XIV. Minimum Sidecar Metadata (Suggested Keys)
- Identity: title, uuid, version="DEN-1.0", created, creator, license, provenance.
- Domain and coordinates: dim, origin, spacing or coords, shape, axis_order, cell_centered, measure="lebegue".
- Units and dimensions: unit(var), dim(var); if normalized: scale, shift, mu_x, sigma_x.
- Sampling and window: fs, window, U_w, ENBW_Hz, nu, one_sided=true.
- Arrival time: c_ref, n_eff_model, T_arr_form, delta_form.
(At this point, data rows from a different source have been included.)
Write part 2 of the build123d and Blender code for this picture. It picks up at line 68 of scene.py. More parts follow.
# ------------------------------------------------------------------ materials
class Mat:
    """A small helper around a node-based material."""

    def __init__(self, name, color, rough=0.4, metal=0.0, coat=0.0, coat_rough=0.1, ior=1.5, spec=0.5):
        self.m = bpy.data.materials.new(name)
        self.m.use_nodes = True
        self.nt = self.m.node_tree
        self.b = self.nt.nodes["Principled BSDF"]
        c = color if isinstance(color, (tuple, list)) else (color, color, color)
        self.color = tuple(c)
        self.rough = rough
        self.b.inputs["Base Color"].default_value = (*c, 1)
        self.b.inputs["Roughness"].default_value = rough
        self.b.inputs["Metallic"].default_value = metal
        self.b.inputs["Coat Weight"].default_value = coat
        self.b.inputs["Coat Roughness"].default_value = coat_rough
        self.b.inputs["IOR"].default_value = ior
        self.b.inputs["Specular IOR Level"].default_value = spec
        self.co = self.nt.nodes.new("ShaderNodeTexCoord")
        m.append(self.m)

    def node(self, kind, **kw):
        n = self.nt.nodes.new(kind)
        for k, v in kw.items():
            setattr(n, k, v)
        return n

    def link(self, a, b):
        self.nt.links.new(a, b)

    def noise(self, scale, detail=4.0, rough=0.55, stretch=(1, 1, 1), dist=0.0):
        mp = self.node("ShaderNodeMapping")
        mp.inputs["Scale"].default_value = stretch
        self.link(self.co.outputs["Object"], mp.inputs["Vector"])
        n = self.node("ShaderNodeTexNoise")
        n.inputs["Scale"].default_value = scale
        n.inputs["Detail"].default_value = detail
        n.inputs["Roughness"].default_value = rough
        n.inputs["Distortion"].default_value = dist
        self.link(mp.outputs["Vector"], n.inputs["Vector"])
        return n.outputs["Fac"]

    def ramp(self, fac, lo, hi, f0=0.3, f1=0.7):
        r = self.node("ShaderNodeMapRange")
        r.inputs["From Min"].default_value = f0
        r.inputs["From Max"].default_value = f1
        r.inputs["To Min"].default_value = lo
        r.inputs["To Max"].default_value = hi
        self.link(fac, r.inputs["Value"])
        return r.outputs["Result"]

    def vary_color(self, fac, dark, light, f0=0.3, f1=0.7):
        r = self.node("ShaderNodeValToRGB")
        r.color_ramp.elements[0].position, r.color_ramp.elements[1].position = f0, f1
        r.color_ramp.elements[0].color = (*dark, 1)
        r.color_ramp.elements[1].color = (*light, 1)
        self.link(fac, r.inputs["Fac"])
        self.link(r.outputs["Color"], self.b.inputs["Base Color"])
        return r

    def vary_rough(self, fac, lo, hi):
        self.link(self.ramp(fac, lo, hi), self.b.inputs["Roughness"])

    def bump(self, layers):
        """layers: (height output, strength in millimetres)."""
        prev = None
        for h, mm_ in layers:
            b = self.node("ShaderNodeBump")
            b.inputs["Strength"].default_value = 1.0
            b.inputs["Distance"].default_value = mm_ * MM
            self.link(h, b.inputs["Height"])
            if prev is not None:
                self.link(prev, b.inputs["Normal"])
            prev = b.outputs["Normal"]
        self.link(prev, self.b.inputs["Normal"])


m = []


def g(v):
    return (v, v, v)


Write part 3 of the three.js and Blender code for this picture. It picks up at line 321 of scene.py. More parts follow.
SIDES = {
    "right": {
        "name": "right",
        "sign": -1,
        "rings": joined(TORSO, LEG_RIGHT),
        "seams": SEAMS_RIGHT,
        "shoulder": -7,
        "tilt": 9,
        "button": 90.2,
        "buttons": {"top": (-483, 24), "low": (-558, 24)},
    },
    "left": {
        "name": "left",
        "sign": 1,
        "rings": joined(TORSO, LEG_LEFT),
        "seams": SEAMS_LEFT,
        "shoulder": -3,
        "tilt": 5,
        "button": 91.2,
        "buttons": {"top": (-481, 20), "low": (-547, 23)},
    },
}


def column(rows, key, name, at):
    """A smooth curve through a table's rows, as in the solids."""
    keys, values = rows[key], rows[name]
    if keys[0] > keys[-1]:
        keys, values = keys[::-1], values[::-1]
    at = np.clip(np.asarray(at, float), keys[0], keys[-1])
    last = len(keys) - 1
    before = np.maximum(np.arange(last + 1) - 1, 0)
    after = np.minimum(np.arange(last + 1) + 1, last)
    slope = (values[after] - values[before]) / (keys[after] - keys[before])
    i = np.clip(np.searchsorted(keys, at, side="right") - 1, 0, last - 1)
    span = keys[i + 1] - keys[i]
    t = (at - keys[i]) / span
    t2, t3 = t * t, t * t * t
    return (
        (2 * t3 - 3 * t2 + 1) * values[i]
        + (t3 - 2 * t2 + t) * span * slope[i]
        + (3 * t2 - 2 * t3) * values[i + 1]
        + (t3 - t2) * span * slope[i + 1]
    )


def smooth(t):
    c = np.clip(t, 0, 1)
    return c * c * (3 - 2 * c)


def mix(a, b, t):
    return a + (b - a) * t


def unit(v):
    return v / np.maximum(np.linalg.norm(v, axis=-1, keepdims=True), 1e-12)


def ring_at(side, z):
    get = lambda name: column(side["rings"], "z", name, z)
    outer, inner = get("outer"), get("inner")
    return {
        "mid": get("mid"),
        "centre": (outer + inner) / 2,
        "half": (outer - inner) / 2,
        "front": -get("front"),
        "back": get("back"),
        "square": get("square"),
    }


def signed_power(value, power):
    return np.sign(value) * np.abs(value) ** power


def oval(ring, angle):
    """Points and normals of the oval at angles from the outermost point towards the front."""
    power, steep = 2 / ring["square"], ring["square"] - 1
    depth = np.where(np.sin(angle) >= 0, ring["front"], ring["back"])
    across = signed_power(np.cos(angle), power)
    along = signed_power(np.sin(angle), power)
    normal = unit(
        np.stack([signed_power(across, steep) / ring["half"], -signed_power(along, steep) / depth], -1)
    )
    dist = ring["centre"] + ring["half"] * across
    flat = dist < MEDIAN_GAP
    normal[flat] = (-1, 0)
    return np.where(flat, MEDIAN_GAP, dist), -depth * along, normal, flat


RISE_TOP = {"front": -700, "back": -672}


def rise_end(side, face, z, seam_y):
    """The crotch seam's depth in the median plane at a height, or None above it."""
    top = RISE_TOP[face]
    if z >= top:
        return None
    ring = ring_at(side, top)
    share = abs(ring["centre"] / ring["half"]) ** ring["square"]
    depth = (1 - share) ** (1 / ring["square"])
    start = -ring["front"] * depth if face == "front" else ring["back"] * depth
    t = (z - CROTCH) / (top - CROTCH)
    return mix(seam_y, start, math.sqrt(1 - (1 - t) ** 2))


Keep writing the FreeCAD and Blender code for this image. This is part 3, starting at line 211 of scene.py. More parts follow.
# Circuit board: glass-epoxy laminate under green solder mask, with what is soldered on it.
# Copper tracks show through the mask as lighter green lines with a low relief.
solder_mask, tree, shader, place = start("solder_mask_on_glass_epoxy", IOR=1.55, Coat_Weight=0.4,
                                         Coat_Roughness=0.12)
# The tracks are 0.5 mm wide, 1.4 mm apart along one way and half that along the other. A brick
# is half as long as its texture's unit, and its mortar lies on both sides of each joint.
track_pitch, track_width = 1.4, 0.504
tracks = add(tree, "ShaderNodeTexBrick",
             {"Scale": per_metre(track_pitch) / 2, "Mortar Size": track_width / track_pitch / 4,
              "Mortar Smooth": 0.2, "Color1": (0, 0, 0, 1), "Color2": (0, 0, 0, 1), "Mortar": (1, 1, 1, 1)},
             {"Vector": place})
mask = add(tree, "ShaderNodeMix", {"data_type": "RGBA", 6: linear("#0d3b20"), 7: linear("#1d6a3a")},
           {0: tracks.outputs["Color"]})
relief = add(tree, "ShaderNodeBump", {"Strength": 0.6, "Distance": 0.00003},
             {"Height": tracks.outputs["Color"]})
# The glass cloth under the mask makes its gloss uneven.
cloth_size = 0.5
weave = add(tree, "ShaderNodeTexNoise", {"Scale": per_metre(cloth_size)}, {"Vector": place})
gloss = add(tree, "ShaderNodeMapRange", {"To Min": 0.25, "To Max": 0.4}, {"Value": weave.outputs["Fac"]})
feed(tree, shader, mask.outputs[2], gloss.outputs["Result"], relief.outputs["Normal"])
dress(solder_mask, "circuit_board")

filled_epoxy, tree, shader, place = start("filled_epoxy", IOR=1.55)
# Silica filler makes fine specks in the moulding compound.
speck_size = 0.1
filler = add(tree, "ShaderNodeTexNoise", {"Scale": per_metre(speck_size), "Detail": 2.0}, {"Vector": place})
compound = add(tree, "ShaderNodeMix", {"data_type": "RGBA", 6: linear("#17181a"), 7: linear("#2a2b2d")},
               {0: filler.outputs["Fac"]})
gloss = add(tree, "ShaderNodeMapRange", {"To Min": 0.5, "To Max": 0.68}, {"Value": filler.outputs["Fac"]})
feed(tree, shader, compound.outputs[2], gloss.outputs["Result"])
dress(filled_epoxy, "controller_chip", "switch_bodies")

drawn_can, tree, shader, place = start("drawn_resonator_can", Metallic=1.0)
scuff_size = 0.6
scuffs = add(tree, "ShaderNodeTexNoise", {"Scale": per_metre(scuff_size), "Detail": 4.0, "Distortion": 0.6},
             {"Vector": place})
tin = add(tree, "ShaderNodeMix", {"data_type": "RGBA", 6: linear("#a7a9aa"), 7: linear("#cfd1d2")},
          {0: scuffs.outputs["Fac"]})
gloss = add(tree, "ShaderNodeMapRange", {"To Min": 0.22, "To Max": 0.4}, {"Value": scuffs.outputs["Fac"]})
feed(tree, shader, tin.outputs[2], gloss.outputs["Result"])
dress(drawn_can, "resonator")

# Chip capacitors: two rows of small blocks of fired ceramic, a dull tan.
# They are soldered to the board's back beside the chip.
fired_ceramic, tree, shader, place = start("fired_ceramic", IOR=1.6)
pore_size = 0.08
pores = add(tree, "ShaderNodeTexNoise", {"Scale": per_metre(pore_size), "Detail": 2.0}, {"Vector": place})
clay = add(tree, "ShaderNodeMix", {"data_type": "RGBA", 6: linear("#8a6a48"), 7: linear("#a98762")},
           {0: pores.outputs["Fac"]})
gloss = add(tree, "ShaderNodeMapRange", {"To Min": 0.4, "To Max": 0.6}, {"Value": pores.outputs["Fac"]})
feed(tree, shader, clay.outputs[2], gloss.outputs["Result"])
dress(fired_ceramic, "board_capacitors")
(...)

- Estimators: K, h, rule, CV(h); histograms: edges, N, Delta.
- Uncertainty: u, u_c, k, cov, CRLB.
- Grid/mesh: nodes, cells, cell_type, dV_cell.
- Missing and quality: nodata_value, mask, qflag, valid_min/max.
- Storage: dtype, endianness="LE", chunks, compressor.
XV. Consistency and Pre-Publication Self-Checks (Mx-Rules)
- Mx-96: discrete–continuous conservation—mass_preserve vs. ( ∫ rho dV ) within tolerance.
- Mx-95: spectrum–energy check—var(x) vs. ( ∫ S_xx df ), consistent with the window’s ENBW_Hz.
- Mx-98: multi-source alignment—p_Y(y) = p_X(x(y)) * | det( ∂x/∂y ) | applied and recorded.
- KDE reports include K, h, CV(h); histograms include edges/Delta; point processes define the domain for Lambda(A).
- Arrival-time fields publish both forms and delta_form; unit/dimension checks pass check_dim(expr).
XVI. Versioning and Change Log
- Dataset version key CL-DEN-YYYYMMDD-###; any change must update /meta/version and provenance.
- Structural changes (new groups, field renames) must ship migration scripts and compatibility maps.
This appendix codifies the standardized constraints for density-volume data and grid formats. Implementations must adhere to these rules and remain consistent with Appendix A’s symbols/units and chapter references (S92-, Mx-9, I90-*).